→ **Instruction**
Using the listing below, set down each line from the line containing "---- centre the" through the line containing "from mathutils import Matrix, Vector", both ends included, exactly and with nothing added.

CAD and scene scripts

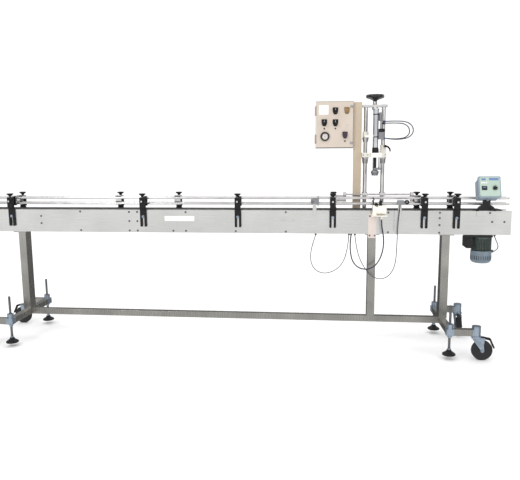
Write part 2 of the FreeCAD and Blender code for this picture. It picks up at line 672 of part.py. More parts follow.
def make_control_box():
    wall = "box_wall"
    outside = ("box_width", "box_depth", "box_height")
    corner = ("box_left", "box_front", "box_bottom")
    shell = cut("box_shell", block("box_outside", outside, corner),
                block("box_inside", [f"{size} - 2 * {wall}" for size in outside[:1]]
                      + ["box_depth - box_wall"] + [f"box_height - 2 * {wall}"],
                      ("box_left + box_wall", "box_front", "box_bottom + box_wall")))
    spacer = block("box_spacer", ("mast_x - mast_size / 2 - box_left - box_width", "mast_size",
                                  "box_height - 60"),
                   ("box_left + box_width", "rail_half_width", "box_bottom + 30"))
    tray = block("box_tray", ("box_width - 40", "4", "box_height - 40"),
                 ("box_left + 20", "box_front + box_depth - box_wall - 4", "box_bottom + 20"))
    pieces = [shell, spacer, tray]
    for number, (low, high) in enumerate(HINGE_SPANS, start=1):
        pieces.append(joined(f"box_hinge_{number}", [
            bar(f"box_knuckle_{number}", "hinge_radius", str((high - low) / 2),
                (f"box_left - {HINGE_OUT}", f"box_front - {HINGE_FORWARD}", f"box_bottom + {low}")),
            bar(f"box_pin_{number}", "hinge_pin", str(high - low),
                (f"box_left - {HINGE_OUT}", f"box_front - {HINGE_FORWARD}", f"box_bottom + {low}")),
            block(f"box_leaf_{number}", (str(HINGE_OUT), "3", str((high - low) / 2)),
                  (f"box_left - {HINGE_OUT}", "box_front + 1", f"box_bottom + {low}")),
            block(f"box_neck_{number}", ("3", str(HINGE_FORWARD + 2), str((high - low) / 2)),
                  (f"box_left - {HINGE_OUT} - 1.5", f"box_front - {HINGE_FORWARD}",
                   f"box_bottom + {low}"))]))
    node("control_box", together("control_box_pieces", pieces))


HINGE_OUT, HINGE_FORWARD = 7, 7
HINGE_SPANS = ((30, 90), (208, 268))


def on_door(across, up):
    """X and Z of a place on the door, measured from its lower left corner."""
    return D.box_left + across, D.box_bottom + up


KNOB_SPOTS = {"selector_upper": on_door(121, 238), "selector_left": on_door(51, 164),
              "selector_right": on_door(122, 163), "regulator_knob": on_door(184, 85)}
LAMP_SPOT, GAUGE_SPOT = on_door(194, 239), on_door(56, 76)
SMALL_LAMPS = (on_door(51, 126), on_door(122, 126), on_door(202, 156), on_door(184, 46))
LABEL_LOW, LABEL_HIGH = on_door(16, 214), on_door(78, 274)


def make_box_door():
    """The dished door with its hinge knuckles, and the fittings fixed to it."""
    front = "box_front - door_gap - door_depth"
    outer = block("door_outside", ("box_width", "door_depth", "box_height"),
                  ("box_left", front, "box_bottom"))
    inner = block("door_inside",
                  ("box_width - 2 * box_wall", "door_depth", "box_height - 2 * box_wall"),
                  ("box_left + box_wall", f"{front} + box_wall", "box_bottom + box_wall"))
    pieces = [cut("door_dish", outer, inner)]
    for number, (low, high) in enumerate(HINGE_SPANS, start=1):
        middle = (low + high) / 2 + 0.3
        height = str(high - middle)
        sleeve = joined(f"door_sleeve_{number}", [
            bar(f"door_knuckle_{number}", "hinge_radius", height,
                (f"box_left - {HINGE_OUT}", f"box_front - {HINGE_FORWARD}",
                 f"box_bottom + {middle}")),
            block(f"door_leaf_{number}", (str(HINGE_OUT), "3", height),
                  (f"box_left - {HINGE_OUT}", f"box_front - {HINGE_FORWARD} - 1.5",
                   f"box_bottom + {middle}"))])
        pieces.append(cut(f"door_hinge_{number}", sleeve, bar(
            f"door_bore_{number}", "hinge_pin + running_gap", height,
            (f"box_left - {HINGE_OUT}", f"box_front - {HINGE_FORWARD}",
             f"box_bottom + {middle}"))))
    node("box_door", joined("box_door_pieces", pieces))
    face = D.box_front - D.door_gap - D.door_depth
    gauge_radius, bezel, lens = 29, 18, 16
    fittings = [pin_between(gauge_radius, (GAUGE_SPOT[0], face - 10, GAUGE_SPOT[1]),
                            (GAUGE_SPOT[0], face, GAUGE_SPOT[1])),
                pin_between(lens, (LAMP_SPOT[0], face - 16, LAMP_SPOT[1]),
                            (LAMP_SPOT[0], face, LAMP_SPOT[1])),
                box_between((LABEL_LOW[0], LABEL_HIGH[0]), (face - 1, face),
                            (LABEL_LOW[1], LABEL_HIGH[1]))]
    fittings += [pin_between(5, (x, face - 5, z), (x, face, z)) for x, z in SMALL_LAMPS]
    fittings += [pin_between(bezel, (x, face - 5, z), (x, face, z)) for x, z in KNOB_SPOTS.values()]
    shaped("door_fittings", fittings)


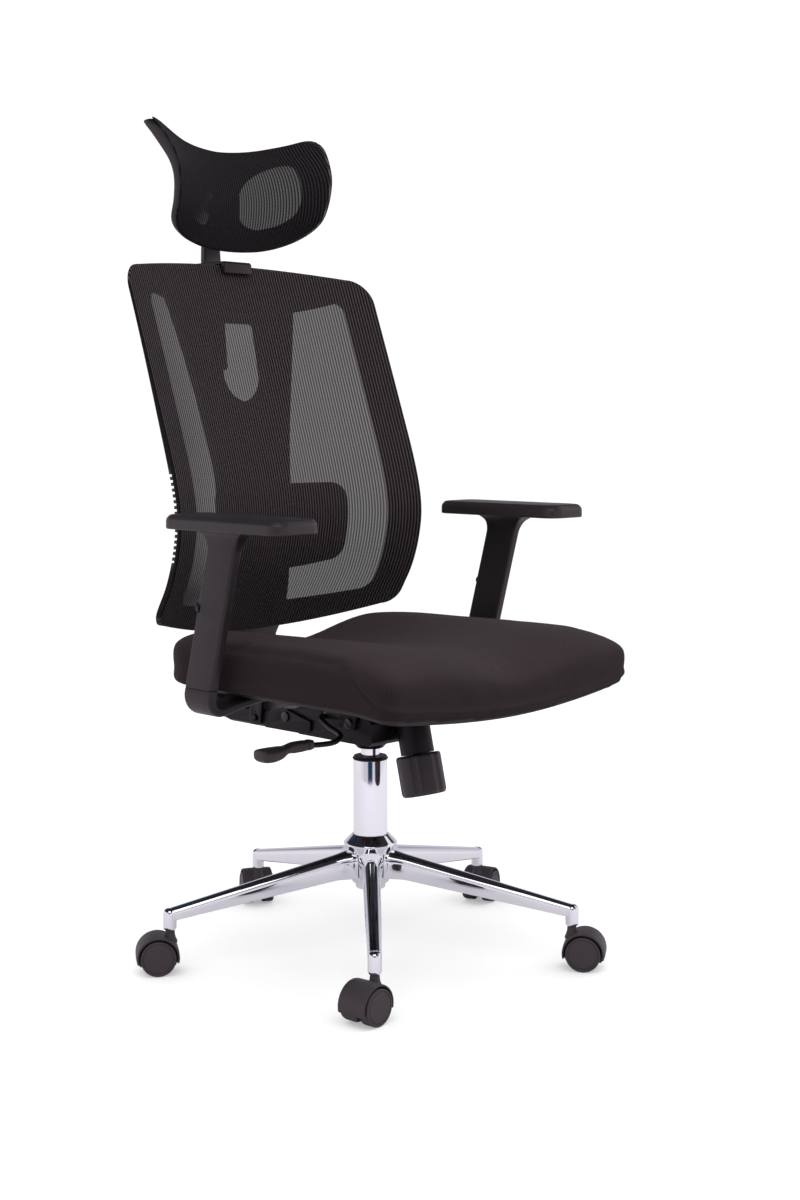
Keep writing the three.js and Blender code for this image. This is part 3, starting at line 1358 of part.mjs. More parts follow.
/** Front of the mesh: hollow from side to side, and leaning back above and below its middle. */
function headSurface(x, z) {
  const middle = headSetback(headShare(z));
  const edge = -headWing(headShare(z));
  return HEAD_CENTRE_Y + middle - (middle - edge) * Math.min((x / HEAD_REACH) ** 2, 1.2);
}

/** The outline as one smooth closed line: horns above, full rounded corners below. */
const HEAD_CORNERS = [
  [0, 0],
  [42, 0.01],
  [72, 0.035],
  [100, 0.08],
  [121, 0.136],
  [135, 0.202],
  [142, 0.27],
  [145.5, 0.36],
  [149, 0.5],
  [152.5, 0.635],
  [156.5, 0.755],
  [161, 0.865],
  [164, 0.94],
  [162.5, 0.985],
  [155, 1],
  [142, 0.988],
  [122, 0.953],
  [98, 0.918],
  [72, 0.885],
  [48, 0.863],
  [24, 0.849],
];
const HEAD_POINTS = 56;

function headLoop() {
  const right = HEAD_CORNERS.map(([x, share]) => new THREE.Vector2(x, headZ(share)));
  const left = right.slice(1).reverse();
  const topMiddle = new THREE.Vector2(0, HEAD_TOP);
  const round = [...right, topMiddle, ...left.map(({ x, y }) => new THREE.Vector2(-x, y))];
  const curve = new THREE.SplineCurve([...round, round[0]]);
  return curve.getSpacedPoints(HEAD_POINTS).slice(0, -1).map(({ x, y }) => [x, y]);
}

const headCentre = [0, headZ(0.43)];
const headOutline = headLoop();
const headHalf = Math.max(...headOutline.map(([x]) => x));
const headInner = headOutline.map(([x, z]) => [
  x * (1 - HEAD_RIM / headHalf),
  headCentre[1] + (z - headCentre[1]) * (1 - (2 * HEAD_RIM) / headHeight),
]);
add("headrest_mesh", sheet(headOutline, headInner, headSurface, MESH_THICKNESS, headCentre), MESH_CLOTH);

/** How far the rear frame stands behind the mesh: most in the middle, least all along the rim. */
function headDepth(x, z) {
  const share = headShare(z);
  const across = 1 - smoothstep(Math.abs(x), 20, HEAD_REACH * 0.92);
  const upright = smoothstep(share, 0.03, 0.25) * (1 - smoothstep(share, 0.6, 0.84));
  return FRAME_OFFSET + HEAD_FRAME_DEPTH * across * upright;
}

/** Rear frame: a rim that follows the mesh and a middle post carrying two windows. */
function headrestFrame() {
  const smaller = [0.72, 0.4, 0.1].map((share) => shrink(headInner, share, headCentre));
  const loops = [headOutline, headInner, ...smaller];
  const shell = (x, z) => headSurface(x, z) + headDepth(x, z);
  const front = loops.map((points) => onSurface(points, shell, 0));
  const back = loops.map((points) => onSurface(points, shell, HEAD_FRAME_THICKNESS));
  let made = skin([...front.toReversed(), ...back]);
  const post = LUG_INNER + LUG_THICKNESS + 2;
  const window = [
    [post, 0.28],
    [post, 0.44],
    [post + 4, 0.52],
    [44, 0.615],
    [64, 0.69],
    [88, 0.745],
    [108, 0.765],
    [119, 0.75],
    [121, 0.68],
    [119, 0.55],
    [115, 0.42],
    [107, 0.325],
    [87, 0.245],
    [57, 0.2],
    [38, 0.215],
  ].map(([x, share]) => [x, headZ(share)]);
  for (const s of [-1, 1]) {
    made = made.subtract(prism(window.map(([x, z]) => [s * x, z]), 200, 400, alongY));
  }
  for (const s of [-1, 1]) {
    const root = (z) => shell(LUG_INNER, z) + HEAD_FRAME_THICKNESS / 2;
    const lug = [
      [root(HEAD_PIVOT_Z - 15), HEAD_PIVOT_Z - 15],
      [HEAD_PIVOT_Y + 2, HEAD_PIVOT_Z - 8],
      [HEAD_PIVOT_Y + 8, HEAD_PIVOT_Z - 3],
      [HEAD_PIVOT_Y + 8, HEAD_PIVOT_Z + 3],
      [HEAD_PIVOT_Y + 2, HEAD_PIVOT_Z + 8],
      [root(HEAD_PIVOT_Z + 15), HEAD_PIVOT_Z + 15],
    ];
    made = made.add(prism(lug, s * LUG_INNER, s * (LUG_INNER + LUG_THICKNESS), alongX));
  }
  return made.subtract(headPinRod(HEAD_PIN_RADIUS + GAP, 60));
}

const headPinRod = (radius, half) =>
  rod([-half, HEAD_PIVOT_Y, HEAD_PIVOT_Z], [half, HEAD_PIVOT_Y, HEAD_PIVOT_Z], radius, 14);

add("headrest_frame", headrestFrame(), BLACK_PLASTIC);
add("headrest_pin", headPinRod(HEAD_PIN_RADIUS, LUG_INNER + LUG_THICKNESS + 1), STEEL);

const postLean = Math.tan(rad(POST_LEAN_DEG));
const BRACKET_TOP = BACK_TOP + 5;
const BRACKET_BOTTOM = 950;

/** Centre line of the post: straight and leaning, then curving forward to the pivot. */
const postY = (z) => POST_FOOT_Y + postLean * (z - POST_FOOT_Z);

function headrestPost() {
  const bendZ = BRACKET_TOP + 4;
  const neck = (share) => lerp(bendZ, HEAD_PIVOT_Z - 3, share);
  const stations = [
    [postY(POST_FOOT_Z), POST_FOOT_Z, 0, POST_HALF_WIDTH - 3],
    [postY(POST_FOOT_Z + 4), POST_FOOT_Z + 4, 0, POST_HALF_WIDTH],
    [postY(bendZ), bendZ, 0, POST_HALF_WIDTH],
    [postY(bendZ) + 0.5, neck(0.26), 6, POST_HALF_WIDTH - 1],
    [postY(bendZ) - 4, neck(0.53), 17, POST_HALF_WIDTH - 2],
    [postY(bendZ) - 13, neck(0.77), 32, LUG_INNER - PLAY],
    [HEAD_PIVOT_Y + 1, neck(1), 40, LUG_INNER - PLAY],
  ];
  const section = ([y, z, turn, half]) =>
    chamfered(half, POST_THICKNESS / 2, 2).map(([x, v]) => [
      x,
      y + v * Math.cos(rad(turn)),
      z + v * Math.sin(rad(turn)),
    ]);
  return skin(stations.map(section))
    .add(headPinRod(8, LUG_INNER - PLAY))
    .subtract(headPinRod(HEAD_PIN_RADIUS + GAP, 60));
}

/** The bracket: a block behind the spine that guides the post and hooks over the backrest's top rail. */
function headrestBracket() {
  const clear = 0.8;
  const lipBack = backSurface(BRACKET_HALF_WIDTH, 1000) - GAP - clear;
  const side = [
    [lipBack - 7, 1000],
    [lipBack, 1000],
    [lipBack + 2, BACK_TOP + GAP],
    [spineBack(SPINE_TOP) + clear, BACK_TOP + GAP],
    ...[SPINE_TOP, 985, 960, BRACKET_BOTTOM].map((z) => [spineBack(z) + clear, z]),
    [BRACKET_REAR, BRACKET_BOTTOM],
    [BRACKET_REAR + 4, BRACKET_BOTTOM + 8],
    [BRACKET_REAR + 4, BRACKET_TOP - 5],
    [BRACKET_REAR, BRACKET_TOP],
    [lipBack - 3, BRACKET_TOP],
    [lipBack - 7, BRACKET_TOP - 3],
  ];
  const slotAt = (z) =>
    rounded(POST_HALF_WIDTH + GAP, POST_THICKNESS / 2 + GAP, 2, 1).map(([x, y]) => [x, postY(z) + y, z]);
  const slot = skin([BRACKET_BOTTOM - 10, BRACKET_TOP + 10].map(slotAt));
  return prism(side, -BRACKET_HALF_WIDTH, BRACKET_HALF_WIDTH, alongX).subtract(slot);
}

add("headrest_post", headrestPost(), BLACK_STEEL);
add("headrest_bracket", headrestBracket(), BLACK_PLASTIC);

// ---- centre the chair over its own footprint ----
const middle = new THREE.Box3().setFromObject(chair).getCenter(new THREE.Vector3());
chair.position.set(-Math.round(middle.x), -Math.round(middle.y), 0);

export default chair;
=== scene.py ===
"""The looks of a swivel office chair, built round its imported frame.

Sizes are in millimetres about the gas lift's axis, with Z up from the floor, the sitter facing -Y and
the sitter's right hand at -X. `in_row` turns them into metres in the row frame.
"""

from __future__ import annotations

import json
import logging
import math
from dataclasses import dataclass, field
from enum import Enum
from typing import Any, Callable, Sequence

import bmesh
import bpy
import numpy as np
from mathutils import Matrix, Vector


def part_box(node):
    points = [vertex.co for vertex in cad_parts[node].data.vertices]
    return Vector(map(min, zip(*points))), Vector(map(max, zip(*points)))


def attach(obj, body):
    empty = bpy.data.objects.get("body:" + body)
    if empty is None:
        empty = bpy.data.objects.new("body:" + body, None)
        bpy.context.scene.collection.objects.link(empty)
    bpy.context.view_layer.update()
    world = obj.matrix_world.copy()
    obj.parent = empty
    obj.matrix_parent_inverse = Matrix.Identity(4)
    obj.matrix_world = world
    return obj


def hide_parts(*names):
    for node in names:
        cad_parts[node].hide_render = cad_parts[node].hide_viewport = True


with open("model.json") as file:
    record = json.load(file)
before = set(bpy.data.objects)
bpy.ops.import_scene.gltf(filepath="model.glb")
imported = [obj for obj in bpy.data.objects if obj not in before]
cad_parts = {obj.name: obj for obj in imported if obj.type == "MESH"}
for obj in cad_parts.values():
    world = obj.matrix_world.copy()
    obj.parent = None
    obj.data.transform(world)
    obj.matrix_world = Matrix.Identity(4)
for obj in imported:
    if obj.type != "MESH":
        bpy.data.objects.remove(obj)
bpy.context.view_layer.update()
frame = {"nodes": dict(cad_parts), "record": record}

Array = np.ndarray
Curve = Callable[[Any], Any]
log = logging.getLogger("chair")

MM = 0.001
LIFT_LOW, LIFT_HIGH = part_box("gas_cylinder")
AXIS = np.array([LIFT_LOW.x + LIFT_HIGH.x, LIFT_LOW.y + LIFT_HIGH.y, 0.0]) / 2
TAU = 2 * math.pi
SHARP_DEG = 38.0
# Depths from before to behind the back, for cuts that run through it.
THROUGH = (200.0, 400.0)
# A net's share for the wrap round its frame, its hem in metres, and its spare flat area.
WRAP, HEM, SPARE = 1.06, 0.02, 1.02


# ---- numbers and curves ----


def in_row(points: Array) -> Array:
    """Row-frame metres from millimetres about the lift axis: their thousandths plus the axis's place."""
    return np.asarray(points, float) * MM + AXIS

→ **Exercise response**
// ---- centre the chair over its own footprint ----
const middle = new THREE.Box3().setFromObject(chair).getCenter(new THREE.Vector3());
chair.position.set(-Math.round(middle.x), -Math.round(middle.y), 0);

export default chair;
=== scene.py ===
"""The looks of a swivel office chair, built round its imported frame.

Sizes are in millimetres about the gas lift's axis, with Z up from the floor, the sitter facing -Y and
the sitter's right hand at -X. `in_row` turns them into metres in the row frame.
"""

from __future__ import annotations

import json
import logging
import math
from dataclasses import dataclass, field
from enum import Enum
from typing import Any, Callable, Sequence

import bmesh
import bpy
import numpy as np
from mathutils import Matrix, Vector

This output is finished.